Pro Tips for Success Creamy Queso Chicken Enchiladas

  • Use warm, pliable tortillas. Warming them prevents cracking and tearing when you roll the enchiladas. A quick 15–20 seconds in the microwave wrapped in a damp paper towel usually does the trick.
  • Control the sauce thickness. If your queso becomes too thick after cooling, stir in a splash of milk or chicken broth to loosen it up before pouring over the enchiladas.
  • Avoid over-stuffing. Too much filling makes rolling messy and the tortillas more likely to burst open in the oven. Aim for a consistent amount in each tortilla so they bake evenly.
  • Layer flavors. Toss the shredded chicken with taco seasoning and a spoonful of the queso sauce before rolling to ensure every bite is well seasoned.
  • Let it rest. Allow the baked dish to sit 5 minutes before cutting—this helps the sauce set slightly and keeps servings intact.
  • Make ahead. Assemble the enchiladas in the baking dish, cover tightly, and refrigerate up to 24 hours. Add a few extra minutes to the bake time if chilled.

Flavor Variations Creamy Queso Chicken Enchiladas

  • Smoky Chipotle: Stir in 1–2 teaspoons of adobo sauce from a can of chipotles or use smoked paprika to lend a smoky depth and mild heat.
  • Green Chile and Cilantro: Swap the diced tomatoes with a mild green salsa verde and use Monterey Jack cheese. Stir in chopped cilantro for freshness before baking.
  • Spicy Pepper Jack: Replace cheddar with pepper jack and add diced jalapeño or serrano peppers for more heat; top with sliced pickled jalapeños.
  • Tex-Mex Veggie: Add sautéed bell peppers, onions, and black beans to the shredded chicken for a more substantial, vegetable-forward filling.
  • Creamy BBQ Twist: Mix a few tablespoons of your favorite BBQ sauce into the shredded chicken before rolling for smoky-sweet undertones that pair beautifully with cheddar.

Serving Suggestions Creamy Queso Chicken Enchiladas

  • Fresh toppings: Offer lime wedges, chopped cilantro, sliced green onions, diced avocado, and a dollop of sour cream so diners can personalize each serving.
  • Simple sides: A crisp green salad with a tangy vinaigrette cuts through the richness.

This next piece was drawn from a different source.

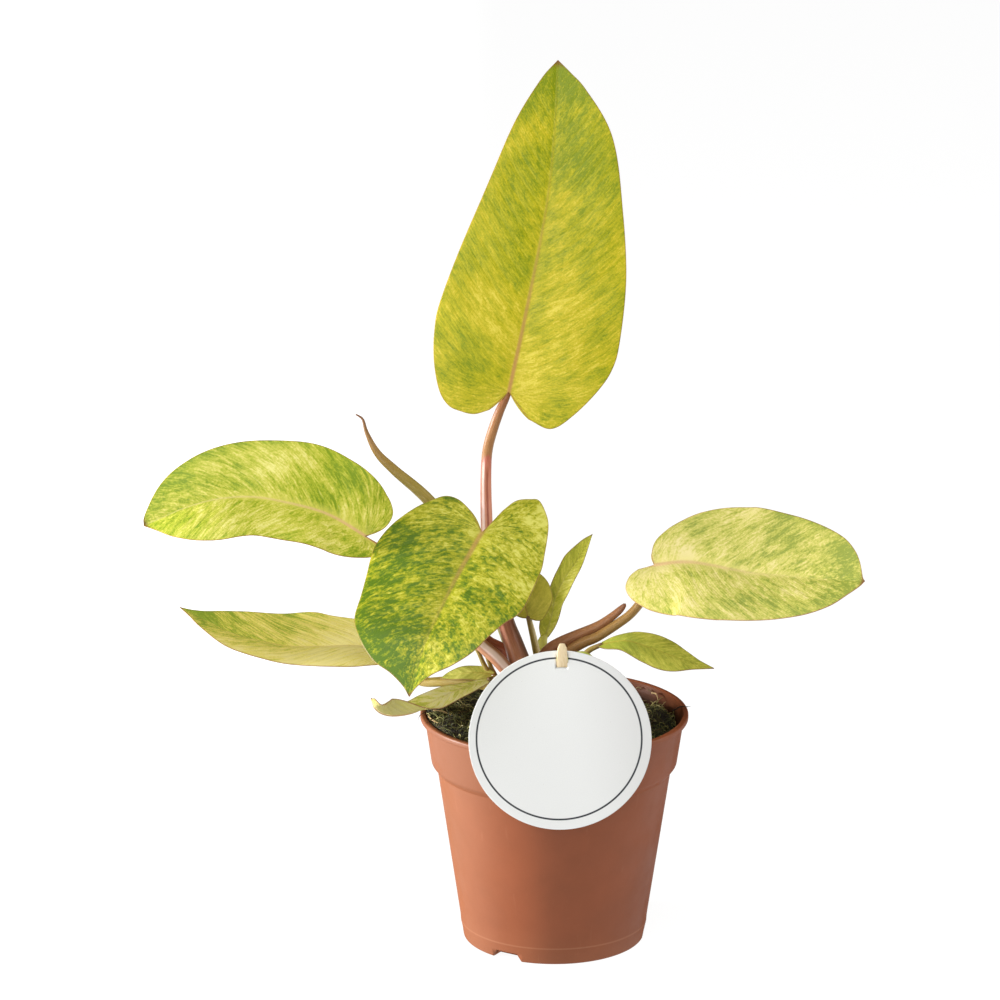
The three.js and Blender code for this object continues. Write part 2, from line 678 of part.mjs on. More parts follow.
function drainBearings() {
  return Array.from({ length: drain.count }, (_, index) => drain.firstBearing + (360 * index) / drain.count);
}

function potSolid() {
  let body = solidOf(lathe([[0, 0], ...potOutline(), ...potInside(), [0, pot.floor]], pot.sides));
  for (const bearing of drainBearings()) {
    body = body.add(drainBlock(bearing, drain.wall, -drain.wall - pot.wall / 2));
  }
  for (const bearing of drainBearings()) {
    body = body.subtract(drainBlock(bearing, 0, 4));
    const hole = new THREE.CylinderGeometry(drain.hole, drain.hole, 6, 10).rotateX(Math.PI / 2);
    hole.translate(0, -(pot.footRadius - drain.depth / 2 - 0.5), drain.height);
    hole.rotateZ(degrees(bearing));
    body = body.subtract(solidOf(hole));
  }
  return body;
}

// The soil fills the pot to a lumpy surface that lies higher on the left.
function soilTop(x, y) {
  const lumps = Math.sin(x * 0.21 + 1.3) * Math.cos(y * 0.17) + 0.6 * Math.sin(x * 0.09 - y * 0.33 + 0.5);
  return soil.level + soil.tilt * x + soil.lump * lumps * 0.5;
}

function soilSolid() {
  const wall = potInside().reverse().map(([r, z]) => [r - gap, z + (z === pot.floor ? gap : 0)]);
  const body = solidOf(lathe([[0, wall[0][1]], ...wall, [0, pot.height]], pot.sides));
  const vertices = [new THREE.Vector3(0, 0, soilTop(0, 0))];
  const triangles = [];
  const reach = pot.rimRadius + 4;
  for (let ring = 1; ring <= soil.rings; ring += 1) {
    for (let side = 0; side < soil.sides; side += 1) {
      const turn = (2 * Math.PI * (side + 0.5 * (ring % 2))) / soil.sides;
      const radius = (reach * ring) / soil.rings;
      const x = radius * Math.cos(turn);
      const y = radius * Math.sin(turn);
      vertices.push(new THREE.Vector3(x, y, soilTop(x, y)));
    }
  }
  const at = (ring, side) => 1 + (ring - 1) * soil.sides + (side % soil.sides);
  for (let side = 0; side < soil.sides; side += 1) {
    triangles.push([0, at(1, side), at(1, side + 1)]);
    for (let ring = 1; ring < soil.rings; ring += 1) {
      const shift = ring % 2;
      if (shift) {
        triangles.push([at(ring, side), at(ring + 1, side + 1), at(ring, side + 1)]);
        triangles.push([at(ring, side), at(ring + 1, side), at(ring + 1, side + 1)]);
      } else {
        triangles.push([at(ring, side), at(ring + 1, side), at(ring, side + 1)]);
        triangles.push([at(ring, side + 1), at(ring + 1, side), at(ring + 1, side + 1)]);
      }
    }
  }
  const count = vertices.length;
  const above = vertices.map((vertex) => new THREE.Vector3(vertex.x, vertex.y, pot.height + 20));
  const faces = triangles.map(([a, b, c]) => [a, c, b]).concat(triangles.map((t) => t.map((v) => v + count)));
  for (let side = 0; side < soil.sides; side += 1) {
    const a = at(soil.rings, side);
    const b = at(soil.rings, side + 1);
    faces.push([a, b, b + count], [a, b + count, a + count]);
  }
  let left = body.subtract(solidOf(meshOf(vertices.concat(above), faces)));
  for (const bearing of drainBearings()) {
    left = left.subtract(drainBlock(bearing, drain.wall + gap, 0));
  }
  return left;
}

// The short stem leans a little and swells at each node where a stalk has grown.
function stemSolid() {
  const count = Math.round((stem.top - stem.bottom) / (stem.nodeEvery / 3));
  const profile = [[0, stem.bottom]];
  for (let step = 0; step <= count; step += 1) {
    const share = step / count;
    const swell = step % 3 === 1 ? stem.nodeSwell : 0;
    const taper = share > 0.75 ? 1 - 1.6 * (share - 0.75) : 1;
    profile.push([stem.radius * taper + swell, stem.bottom + share * (stem.top - stem.bottom)]);
  }
  profile.push([0, stem.top + 1.5]);
  const geometry = lathe(profile, stem.sides);
  geometry.translate(0, 1, 0);
  return solidOf(geometry);
}

// The stick leans back at its foot and comes through the card near its top edge.
function stickSolid(grow = 0) {
  const half = stick.width / 2 + grow;
  const length = (stick.top - stick.bottom) / Math.cos(degrees(stick.lean));
  const outline = new THREE.Shape([
    new THREE.Vector2(-half, -grow),
    new THREE.Vector2(half, -grow),
    new THREE.Vector2(half, length - stick.point),
    new THREE.Vector2(half * 0.82, length - stick.point * 0.3),
    new THREE.Vector2(half * 0.45, length + grow),
    new THREE.Vector2(-half * 0.45, length + grow),
    new THREE.Vector2(-half * 0.82, length - stick.point * 0.3),
    new THREE.Vector2(-half, length - stick.point),
  ]);
  const depth = stick.depth + 2 * grow;
  const geometry = new THREE.ExtrudeGeometry(outline, { depth, bevelEnabled: false, steps: 1 });
  geometry.translate(0, -length, -depth / 2);
  geometry.rotateX(Math.PI / 2 + degrees(stick.lean));
  const drop = (stick.top - stick.slotHeight) * Math.tan(degrees(stick.lean));
  geometry.translate(stick.x, cardPlane(stick.slotHeight) - drop, stick.top);
  return solidOf(geometry);
}

// How far back the middle of the card lies at a height. Its back leans on the rim, a gap away from it.
function cardPlane(height) {
  const touch = -pot.rimRadius - gap - card.thickness / 2;
  return touch + (height - pot.height + 1) * Math.tan(degrees(card.lean));
}

function cardSolid() {
  const geometry = new THREE.CylinderGeometry(card.radius, card.radius, card.thickness, card.sides);
  geometry.rotateX(-degrees(card.lean));
  geometry.translate(card.centre[0], cardPlane(card.centre[1]), card.centre[1]);
  return solidOf(geometry);
}

const plant = new THREE.Group();

function addPiece(name, colour, solid, roughness = 0.55) {
  const material = new THREE.MeshStandardMaterial({ color: colour, roughness, metalness: 0 });
  const mesh = new THREE.Mesh(geometryOf(solid), material);
  mesh.name = name;
  plant.add(mesh);
}

const grownStalks = stalks.map((stalk) => stalkSolid(stalk, gap));
const grownStem = stemSolid();
const grownStick = stickSolid(gap);

addPiece('pot', colours.terracotta, potSolid(), 0.6);
addPiece('soil', colours.peat, cutBy(soilSolid(), [...grownStalks, grownStem, grownStick]), 1);
addPiece('stem', colours.stemGreen, cutBy(grownStem, grownStalks));
stalks.forEach((stalk, index) => {
  addPiece(stalk.name, stalk.colour, cutBy(stalkSolid(stalk), grownStalks.slice(0, index)), 0.4);
});
for (const leaf of leaves) {
  addPiece(leaf.name, leaf.colour, cutBy(solidOf(bladeGeometry(leaf)), grownStalks), 0.4);
}
addPiece('card', colours.card, cutBy(cardSolid(), [grownStick]), 0.8);
addPiece('card_stick', colours.wood, stickSolid(), 0.8);

export default plant;
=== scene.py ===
import math

import bpy
import numpy as np
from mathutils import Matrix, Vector, noise


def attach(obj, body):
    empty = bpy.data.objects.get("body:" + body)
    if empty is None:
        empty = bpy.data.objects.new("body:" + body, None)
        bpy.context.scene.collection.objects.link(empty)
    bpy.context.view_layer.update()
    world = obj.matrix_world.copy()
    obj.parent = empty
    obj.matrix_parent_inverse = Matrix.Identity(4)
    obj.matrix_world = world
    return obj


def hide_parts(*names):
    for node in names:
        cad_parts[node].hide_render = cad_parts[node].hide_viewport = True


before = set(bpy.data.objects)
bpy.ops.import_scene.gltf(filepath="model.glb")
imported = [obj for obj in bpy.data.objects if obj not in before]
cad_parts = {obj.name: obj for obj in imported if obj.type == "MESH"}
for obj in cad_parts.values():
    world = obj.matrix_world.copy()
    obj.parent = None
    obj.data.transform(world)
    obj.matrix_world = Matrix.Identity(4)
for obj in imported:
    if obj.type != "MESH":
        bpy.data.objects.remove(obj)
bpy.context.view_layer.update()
scene = bpy.context.scene
mm = 0.001
mapSize = 100  # millimetres in one unit of the UV maps


# Camera, light and floor

studio = {
    "cameraAt": (-0.0243, -1.977, 0.7553),
    "cameraPitch": 74.4,  # degrees up from looking straight down
    "lens": 167.3,
    "floor": 7.0,
    "sky": 0.09,
    "paper": 0.1,
    "glow": (1.9, 0.95, 0.5),  # painted light: how brightly the floor glows on the left, around the plant and far to the right
    "glowSteps": ((-0.02, -0.35), (0.65, 1.4)),  # from where to where it changes, across
    "aim": (0, 0, 0.18),
    "lights": [  # name, place, size, watts, colour
        ("leftSoftbox", (-1.7, 0, 0.24), 0.44, 62, (1, 1, 1)),
        ("topSoftbox", (-0.3, -0.45, 1.5), 1.6, 22, (1, 1, 1)),
        ("frontSoftbox", (-0.5, -2.2, 0.9), 1.2, 20, (1, 1, 1)),
        ("rightSoftbox", (1.8, 0.1, 0.6), 0.9, 14, (1, 0.92, 0.8)),
    ],
}


def paint(code):
    # a web colour as Blender's linear one
    parts = [int(code[k:k + 2], 16) / 255 for k in (0, 2, 4)]
    return tuple(((p + 0.055) / 1.055) ** 2.4 if p > 0.04045 else p / 12.92 for p in parts) + (1.0,)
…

Classic sides also include Spanish rice, refried beans, or a quick corn salad.
  • For a lighter meal: Serve one enchilada per person with large sides of steamed vegetables or a mixed salad.
  • Kid-friendly plating: Chop an enchilada into bite-size pieces and serve with a small cup of queso for dipping and a side of corn.

Storage and Freezing Instructions Creamy Queso Chicken Enchiladas

  • Refrigerator: Store cooled, covered leftovers in an airtight container for up to 3–4 days. Reheat in the oven at 350°F (175°C) until warmed through, or microwave portions for quicker reheating.
  • Freezing assembled enchiladas: Assemble the enchiladas in a freezer-safe baking dish, but do not bake. Wrap tightly with plastic wrap and aluminum foil. Freeze for up to 2–3 months.
  • Baking from frozen: Remove plastic wrap, keep the foil on, and bake at 350°F (175°C) for about 45–60 minutes from frozen. Remove foil for the last 10–15 minutes to brown the top.
  • Freezing baked leftovers: Cool fully, then portion into airtight containers or heavy-duty freezer bags. Reheat in a covered dish at 350°F until warmed through to maintain moisture.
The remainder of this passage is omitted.